--- Modeling code records ---
Begin

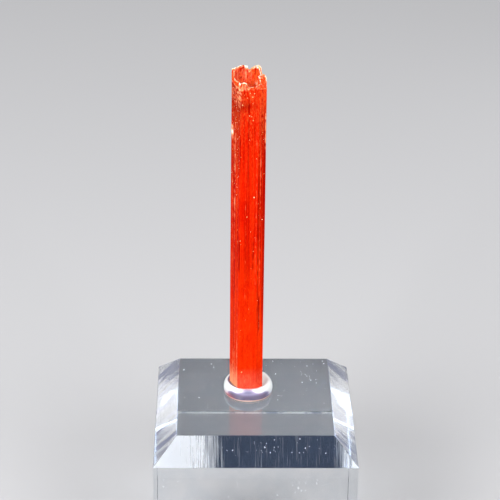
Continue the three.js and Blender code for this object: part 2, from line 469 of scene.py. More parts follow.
crocoite = {
    # half of the section's corners, from the front left round by the right. The rest are opposite.
    "corners": [(-1.055, -2.075), (1.185, -1.875), (2.075, -1.425), (2.075, 0.075)],
    "stock": 1.3,  # how much wider than the crystal it starts
    "flatTop": 43.2,
    "wall": 0.5,
    "hollow": 2.6,
    "taper": 0.86,
    "column": 0.06,  # spacing of the lengthwise edges
    "nearEdge": 0.03,
    "row": 0.4,
    "topRow": 0.13,
    "hollowRow": 0.195,
    "topZone": 5.0,
    "wallRows": 4,
    "smoothAngle": 28,
    # growth ribs: how fine they are across and along, a shift, and their depth
    "ribs": [(2.3, 0.03, (4, 0), 0.035), (7.5, 0.07, (0, 9), 0.026)],
    "ribsGrow": (0.35, 0.65, (8, 26)),  # their share at the foot, how much more higher up, and where
    # broken rim: direction from the axis in degrees, height of the outer edge, how much higher the
    # inner edge is, and the wall's thickness
    "rim": [
        (-117, 42.14, 0.8, 0.5), (-111, 42.14, 0.84, 0.5), (-105, 42.14, 0.78, 0.5),
        (-101, 42.14, 0.7, 0.5), (-98, 42.14, 0.45, 0.5), (-95, 42.15, 0.32, 0.5), (-88, 42.17, 0.25, 0.5),
        (-80, 42.2, 0.2, 0.5), (-68, 42.28, 0.12, 0.48), (-57.7, 42.27, 0.15, 0.48),
        (-52, 42.26, 0.28, 0.5), (-46, 42.25, 0.4, 0.58), (-34.5, 42.25, 0.47, 0.74),
        (-20, 42.5, 0.28, 0.82), (2, 43.0, 0.05, 0.84), (9, 43.18, -0.07, 0.84), (14, 43.22, -0.12, 0.8),
        (20, 43.22, -0.2, 0.5), (26, 43.15, -0.15, 0.34), (31, 43.1, 0.12, 0.3), (34, 43.2, 0.22, 0.3),
        (38, 43.5, 0.1, 0.3), (43, 43.88, -0.08, 0.3), (54, 43.95, -0.12, 0.3), (62.5, 43.91, -0.12, 0.3),
        (74, 43.69, -0.1, 0.32), (86, 43.42, -0.1, 0.35), (90.5, 43.32, -0.1, 0.36),
        (92.5, 43.38, -0.1, 0.36), (94, 43.76, -0.1, 0.36), (102, 43.84, -0.1, 0.36),
        (112, 43.9, -0.1, 0.36), (119, 43.84, -0.1, 0.35), (128, 43.7, -0.1, 0.34),
        (134.7, 43.66, -0.1, 0.33), (145.5, 43.6, -0.05, 0.3), (163, 43.5, 0.1, 0.28),
        (172, 43.2, 0.15, 0.28), (182, 42.8, 0.22, 0.26), (200, 42.5, 0.42, 0.18), (210, 42.4, 0.55, 0.16),
        (221, 42.33, 0.63, 0.17), (229, 42.3, 0.66, 0.2), (231.5, 42.28, 0.56, 0.26),
        (233.5, 42.25, 0.42, 0.34), (236, 42.2, 0.66, 0.42),
    ],
    # how frosty the broken rim is: direction, the break itself, its inner edge and its outer edge
    "rimFrost": [
        (-117, 0.12, 0.5, 0.25), (-112, 0.12, 1.2, 0.3), (-101, 0.12, 1.5, 0.3), (-98, 0.1, 0.6, 0.2),
        (-95, 0.14, 0.9, 0.3), (-86, 0.1, 0.9, 0.25), (-78, 0.08, 0.85, 0.2), (-60, 0.08, 0.8, 0.16),
        (-50, 0.08, 0.3, 0.16), (-36, 0.06, 0.4, 0.16), (-16, 0.06, 0.9, 0.2), (-4, 0.1, 1, 1.1),
        (6, 0.2, 1, 0.8), (16, 0.4, 0.9, 0.5), (24, 0.4, 0.9, 0.5), (30, 0.3, 1.1, 0.3),
        (40, 0.3, 1.2, 0.3), (50, 0.5, 1.1, 0.6), (62, 0.5, 0.8, 1), (75, 0.34, 0.6, 1.1),
        (86, 0.24, 0.4, 0.9), (92, 0.3, 0.5, 0.6), (95, 0.9, 0.9, 1.1), (105, 0.9, 0.9, 1.1),
        (108.5, 0.1, 0.1, 0.4), (112, 0.2, 0.1, 0.9), (122, 0.2, 0.1, 0.8), (135, 0.24, 0.1, 1.2),
        (146, 0.24, 0.3, 1.2), (154, 0.08, 0.8, 0.1), (180, 0.04, 0.7, 0.04), (200, 0.04, 0.55, 0.06),
        (222, 0.04, 0.5, 0.1), (229, 0.1, 0.45, 0.12), (231.5, 0.3, 1.4, 0.2), (234.5, 0.3, 1.4, 0.25),
        (237, 0.14, 0.5, 0.3),
    ],
    # roughness of the rim's edges and of the break: how fine, per metre, and how deep
    "crumble": (4500, 0.06),
    "breakRough": [(3000, 0.14), (8000, 0.08)],
    # frost on the edges: its usual share, its swing, and how fine it is per metre
    "edgeFrost": (0.75, 1.2, 4200),
    "breakFrost": (0.24, 5200),  # swing and fineness on the break
    "edgeWide": 0.1,
    "outerWide": 0.08,
    "breakScaly": 0.34,
    "breakLined": 0.2,
    # dark lines on the faces: x, lowest and highest point, half width, depth, and how dark
    "grooves": [
        (-1.0, 12, 36, 0.08, 0.03, 0.3), (1.28, 11, 31, 0.1, 0.03, 0.4),
        (-1.07, 17.9, 22.2, 0.14, 0.03, 0.5), (0.67, 17.9, 22.2, 0.14, 0.03, 0.55),
        (0.0, 30, 42, 0.12, 0.02, 0.3), (0.72, 33, 38, 0.06, 0.02, 0.3),
        (1.5, 9.6, 14.6, 0.16, 0.04, 0.55), (-0.4, 19, 27, 0.1, 0.02, 0.2),
    ],
    # pale lines: x, lowest and highest point, half width, and how frosty
    "seams": [
        (-1.63, 25.5, 37.5, 0.24, 0.27), (-1.63, 3, 26, 0.2, 0.12), (-1.9, 14, 36, 0.1, 0.16),
        (-1.25, 3, 37, 0.1, 0.14), (-0.28, 14, 34, 0.07, 0.2), (0.35, 8, 22, 0.06, 0.1),
        (1.0, 16, 37, 0.12, 0.17), (1.53, 9, 34, 0.12, 0.16), (2.0, 34.5, 39.5, 0.07, 0.5),
    ],
    "lineEnds": 0.6,  # how softly the lines and marks end
    "markEnds": 0.15,
    # on the hollow's back wall: x, lowest and highest point, half width, how dark and how frosty
    "hollowMarks": [
        (-0.67, 43.2, 44.6, 0.12, 1.6, 0), (-1.0, 43.1, 44, 0.5, 0.35, 0),
        (-0.36, 42.3, 43.3, 0.16, 0, 0.12), (0.24, 42.2, 43.6, 0.06, 0, 0.16),
        (0.65, 42.8, 43.8, 0.06, 0.7, 0), (0.9, 41, 43, 0.05, 0, 0.1), (0.92, 41.5, 42.05, 0.4, 0, 0.6),
    ],
    # the hollow's wall: an amount, how much more there is on the right or higher up, and from where
    "hollowFrost": (0.17, -0.13, (-0.2, 0.8)),
    "hollowScaly": (0.3, 0.1, (0, 0.9)),
    "hollowLow": (0.26, -0.26, (41.2, 42.6)),
    "hollowLined": 0.4,
    "hollowRibs": 40,  # ribbed as the sides are at this height
    # parts of a side: which way, and how far out each starts and is full. The left widens higher up.
    "zones": {"left": (-1, 0.98, 1.2), "leftEdge": (-1, 1.75, 1.9),
              "right": (1, 1.1, 1.3), "rightEdge": (1, 1.7, 1.85)},
    "leftWidens": (-0.45, (30, 38)),
    # finish of the sides: on which part, the heights between which it rises and falls, how much
    "sides": {
        "frost": [("left", None, (2, 11), 0.12), ("left", None, (1.5, 5), 0.16),
            ("right", (29, 34), None, 0.06), ("all", None, (0.5, 5), 0.06)],
        "dusk": [("left", (28, 33), None, 0.19), ("left", (39.5, 41.5), None, 0.1),
            ("leftEdge", (10, 18), (29, 37), 0.16), ("rightEdge", (6, 14), (36, 44), 0.38),
            ("rightInner", (20.5, 25.5), (28, 33), 0.22), ("rightInner", (29, 39), (35.5, 45.5), 0.14),
            ("all", (28, 40), None, 0.1), ("notRight", (37, 41), None, 0.07)],
        "scaly": [("all", None, None, 0.04), ("all", (11, 23), None, 0.1), ("all", (28, 40), None, 0.12),
            ("all", (37, 40), None, 0.03), ("left", (11, 23), None, 0.06), ("right", (28, 40), None, 0.04)],
        "lined": [("all", None, None, 0.12), ("all", (11, 23), None, 0.3), ("left", (2, 9), None, 0.2),
            ("right", (2, 9), None, 0.2), ("left", (11, 23), None, 0.16), ("right", (11, 23), None, 0.38),
            ("right", (28, 40), None, -0.24)],
    },
    # frost at the top left: its heights, its amount, how much more on the right of it, and from where
    "topLeft": ((39, 41.6), (0.14, 0.1, (-1.8, -1.2))),
    "seamScales": 0.3,  # how scaly the pale lines are
    # spots: the middle of each, its size across and along, and how strong. The crumbs are on the rim.
    "spots": {
        "chip": ((-2.0, 36.3), (0.28, 1.1), 1),
        "shadow": ((-0.4, 40.6), (1.7, 1.3), 0.2),
        "crumbs": ((1.12, -0.25), (0.4, 0.4), 0.5),
    },
    # what wanders: its usual strength, its swing, and how fine it is across and along
    "uneven": {
        "wander": (0, 0.05, 10, 0.25),
        "groove": (1, 1.2, 10, 1.2),
        "seam": (0.65, 1.5, 4, 2.3),
        "mottle": (0.95, 1.3, 5, 3),
        "chip": (0.8, 1, 5, 2.2),
    },
    # patterns of the surface, and the limits between which each finish shows in them
    "patterns": {
        "fine": {"stretch": (1, 1, 0.014), "Scale": 5600, "Detail": 3},
        "broad": {"stretch": (1, 1, 0.01), "Scale": 2300, "Detail": 2},
        "clouds": {"stretch": (1, 1, 0.4), "Scale": 700, "Detail": 4},
        "flecks": {"stretch": (1, 1, 0.36), "Scale": 6400, "Detail": 6, "Roughness": 0.78},
    },
    "limits": {"scale": (0.76, 0.98), "pit": (0.84, 1.0), "dusk": (0.62, 1.0), "frost": (0.56, 0.82)},
    "colours": {
        "deep": (0.36, 0.003, 0.0006), "body": (0.59, 0.0102, 0.0006), "bright": (0.69, 0.03, 0.003),
        "glow": (0.66, 0.02, 0.0008), "foot": (0.74, 0.1, 0.05), "scale": (0.78, 0.12, 0.025),
        "pit": (0.22, 0.014, 0.006), "dusk": (0.22, 0.002, 0.0006), "blush": (0.72, 0.055, 0.01),
        "frost": (0.88, 0.36, 0.19), "white": (0.93, 0.79, 0.68),
    },
    "ramps": {
        "descent": [(0, "body"), (0.45, "glow"), (0.93, "glow"), (0.995, "foot")],
        "broad": [(0.34, "deep"), (0.46, "body"), (0.54, "body"), (0.68, "bright")],
        "frost": [(0.05, "blush"), (0.4, "frost"), (0.85, "white")],
    },
    # shades that multiply the colour, by the pattern: how strong, and their colours
    "shades": {
        "fine": (1.0, [(0.36, (0.55, 0.4, 0.4)), (0.5, (1, 1, 1)), (0.64, (1.15, 2.2, 2.6))]),
        "clouds": (0.8, [(0.36, (0.86, 0.5, 0.5)), (0.56, (1, 1, 1))]),
        "flecks": (0.7, [(0.34, (0.76, 0.5, 0.5)), (0.5, (1, 1, 1)), (0.66, (1.1, 2.4, 2.6))]),
    },
    "pitShare": 0.5,  # how pitted scaly places are
    "bumps": {"fine": (0.6, 0.05 * mm), "flecks": (0.4, 0.04 * mm)},
    "glowHeight": 27,  # from here down the body starts to glow
    "roughness": [(0, 0.24), (1, 0.6)],
    "shader": {
        "Subsurface Weight": 0.4,
        "Subsurface Radius": (1.0, 0.2, 0.06),
        "Subsurface Scale": 0.8 * mm,
        "IOR": 1.6,
        "Specular IOR Level": 0.005,
        "Specular Tint": (1, 0.45, 0.25),
    },
}


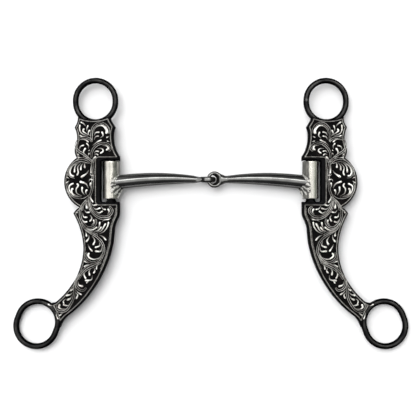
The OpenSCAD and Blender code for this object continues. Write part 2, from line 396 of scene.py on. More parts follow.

End

Select the lines that carry the string "from" and copy them.

--- RESULT BELOW ---
Continue the three.js and Blender code for this object: part 2, from line 469 of scene.py. More parts follow.
    # half of the section's corners, from the front left round by the right. The rest are opposite.
    # broken rim: direction from the axis in degrees, height of the outer edge, how much higher the
    # the hollow's wall: an amount, how much more there is on the right or higher up, and from where
    # frost at the top left: its heights, its amount, how much more on the right of it, and from where
    "glowHeight": 27,  # from here down the body starts to glow
The OpenSCAD and Blender code for this object continues. Write part 2, from line 396 of scene.py on. More parts follow.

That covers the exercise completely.